■ Written task ■
Print the full listing exactly.

■ Data provided ■
══════════
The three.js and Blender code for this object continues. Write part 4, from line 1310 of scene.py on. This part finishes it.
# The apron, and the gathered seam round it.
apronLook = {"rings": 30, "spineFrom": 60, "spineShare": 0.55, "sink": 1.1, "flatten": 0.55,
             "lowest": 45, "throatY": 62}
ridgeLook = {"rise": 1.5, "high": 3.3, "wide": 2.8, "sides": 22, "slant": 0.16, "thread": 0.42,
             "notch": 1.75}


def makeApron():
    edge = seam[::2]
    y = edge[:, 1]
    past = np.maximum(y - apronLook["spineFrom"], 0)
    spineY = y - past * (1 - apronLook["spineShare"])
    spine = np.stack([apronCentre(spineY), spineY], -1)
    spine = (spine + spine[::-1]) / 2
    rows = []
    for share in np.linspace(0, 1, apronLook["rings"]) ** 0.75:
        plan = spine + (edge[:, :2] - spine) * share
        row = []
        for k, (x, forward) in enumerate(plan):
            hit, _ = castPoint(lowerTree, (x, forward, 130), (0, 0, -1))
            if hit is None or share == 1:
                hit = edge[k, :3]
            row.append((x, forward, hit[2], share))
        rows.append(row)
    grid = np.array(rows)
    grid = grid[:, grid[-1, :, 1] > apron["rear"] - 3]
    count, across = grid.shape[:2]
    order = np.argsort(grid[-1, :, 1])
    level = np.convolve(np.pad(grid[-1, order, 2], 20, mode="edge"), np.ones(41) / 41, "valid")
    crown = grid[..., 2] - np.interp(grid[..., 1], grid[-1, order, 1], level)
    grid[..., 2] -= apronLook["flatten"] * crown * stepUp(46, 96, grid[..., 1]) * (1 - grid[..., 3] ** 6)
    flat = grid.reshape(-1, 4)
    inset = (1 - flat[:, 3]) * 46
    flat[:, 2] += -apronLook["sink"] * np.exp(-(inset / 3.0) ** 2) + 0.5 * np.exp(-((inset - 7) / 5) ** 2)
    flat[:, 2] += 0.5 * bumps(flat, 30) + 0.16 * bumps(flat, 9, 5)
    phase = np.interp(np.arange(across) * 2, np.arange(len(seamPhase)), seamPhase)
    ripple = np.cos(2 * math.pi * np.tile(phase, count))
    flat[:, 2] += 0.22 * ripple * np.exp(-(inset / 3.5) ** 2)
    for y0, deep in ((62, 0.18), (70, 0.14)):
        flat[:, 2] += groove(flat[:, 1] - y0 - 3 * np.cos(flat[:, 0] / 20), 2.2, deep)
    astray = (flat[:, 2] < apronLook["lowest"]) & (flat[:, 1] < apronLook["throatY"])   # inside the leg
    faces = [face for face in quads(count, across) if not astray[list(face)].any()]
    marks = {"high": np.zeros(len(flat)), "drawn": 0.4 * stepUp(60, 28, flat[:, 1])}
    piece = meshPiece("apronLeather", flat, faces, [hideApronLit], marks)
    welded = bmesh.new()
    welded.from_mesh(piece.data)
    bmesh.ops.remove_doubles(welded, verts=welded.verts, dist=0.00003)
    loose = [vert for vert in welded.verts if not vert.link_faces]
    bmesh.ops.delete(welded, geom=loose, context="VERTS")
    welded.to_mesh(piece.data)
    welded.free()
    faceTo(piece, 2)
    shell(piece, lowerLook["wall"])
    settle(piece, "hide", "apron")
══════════
■ Task result ■
The three.js and Blender code for this object continues. Write part 4, from line 1310 of scene.py on. This part finishes it.
# The apron, and the gathered seam round it.
apronLook = {"rings": 30, "spineFrom": 60, "spineShare": 0.55, "sink": 1.1, "flatten": 0.55,
             "lowest": 45, "throatY": 62}
ridgeLook = {"rise": 1.5, "high": 3.3, "wide": 2.8, "sides": 22, "slant": 0.16, "thread": 0.42,
             "notch": 1.75}


def makeApron():
    edge = seam[::2]
    y = edge[:, 1]
    past = np.maximum(y - apronLook["spineFrom"], 0)
    spineY = y - past * (1 - apronLook["spineShare"])
    spine = np.stack([apronCentre(spineY), spineY], -1)
    spine = (spine + spine[::-1]) / 2
    rows = []
    for share in np.linspace(0, 1, apronLook["rings"]) ** 0.75:
        plan = spine + (edge[:, :2] - spine) * share
        row = []
        for k, (x, forward) in enumerate(plan):
            hit, _ = castPoint(lowerTree, (x, forward, 130), (0, 0, -1))
            if hit is None or share == 1:
                hit = edge[k, :3]
            row.append((x, forward, hit[2], share))
        rows.append(row)
    grid = np.array(rows)
    grid = grid[:, grid[-1, :, 1] > apron["rear"] - 3]
    count, across = grid.shape[:2]
    order = np.argsort(grid[-1, :, 1])
    level = np.convolve(np.pad(grid[-1, order, 2], 20, mode="edge"), np.ones(41) / 41, "valid")
    crown = grid[..., 2] - np.interp(grid[..., 1], grid[-1, order, 1], level)
    grid[..., 2] -= apronLook["flatten"] * crown * stepUp(46, 96, grid[..., 1]) * (1 - grid[..., 3] ** 6)
    flat = grid.reshape(-1, 4)
    inset = (1 - flat[:, 3]) * 46
    flat[:, 2] += -apronLook["sink"] * np.exp(-(inset / 3.0) ** 2) + 0.5 * np.exp(-((inset - 7) / 5) ** 2)
    flat[:, 2] += 0.5 * bumps(flat, 30) + 0.16 * bumps(flat, 9, 5)
    phase = np.interp(np.arange(across) * 2, np.arange(len(seamPhase)), seamPhase)
    ripple = np.cos(2 * math.pi * np.tile(phase, count))
    flat[:, 2] += 0.22 * ripple * np.exp(-(inset / 3.5) ** 2)
    for y0, deep in ((62, 0.18), (70, 0.14)):
        flat[:, 2] += groove(flat[:, 1] - y0 - 3 * np.cos(flat[:, 0] / 20), 2.2, deep)
    astray = (flat[:, 2] < apronLook["lowest"]) & (flat[:, 1] < apronLook["throatY"])   # inside the leg
    faces = [face for face in quads(count, across) if not astray[list(face)].any()]
    marks = {"high": np.zeros(len(flat)), "drawn": 0.4 * stepUp(60, 28, flat[:, 1])}
    piece = meshPiece("apronLeather", flat, faces, [hideApronLit], marks)
    welded = bmesh.new()
    welded.from_mesh(piece.data)
    bmesh.ops.remove_doubles(welded, verts=welded.verts, dist=0.00003)
    loose = [vert for vert in welded.verts if not vert.link_faces]
    bmesh.ops.delete(welded, geom=loose, context="VERTS")
    welded.to_mesh(piece.data)
    welded.free()
    faceTo(piece, 2)
    shell(piece, lowerLook["wall"])
    settle(piece, "hide", "apron")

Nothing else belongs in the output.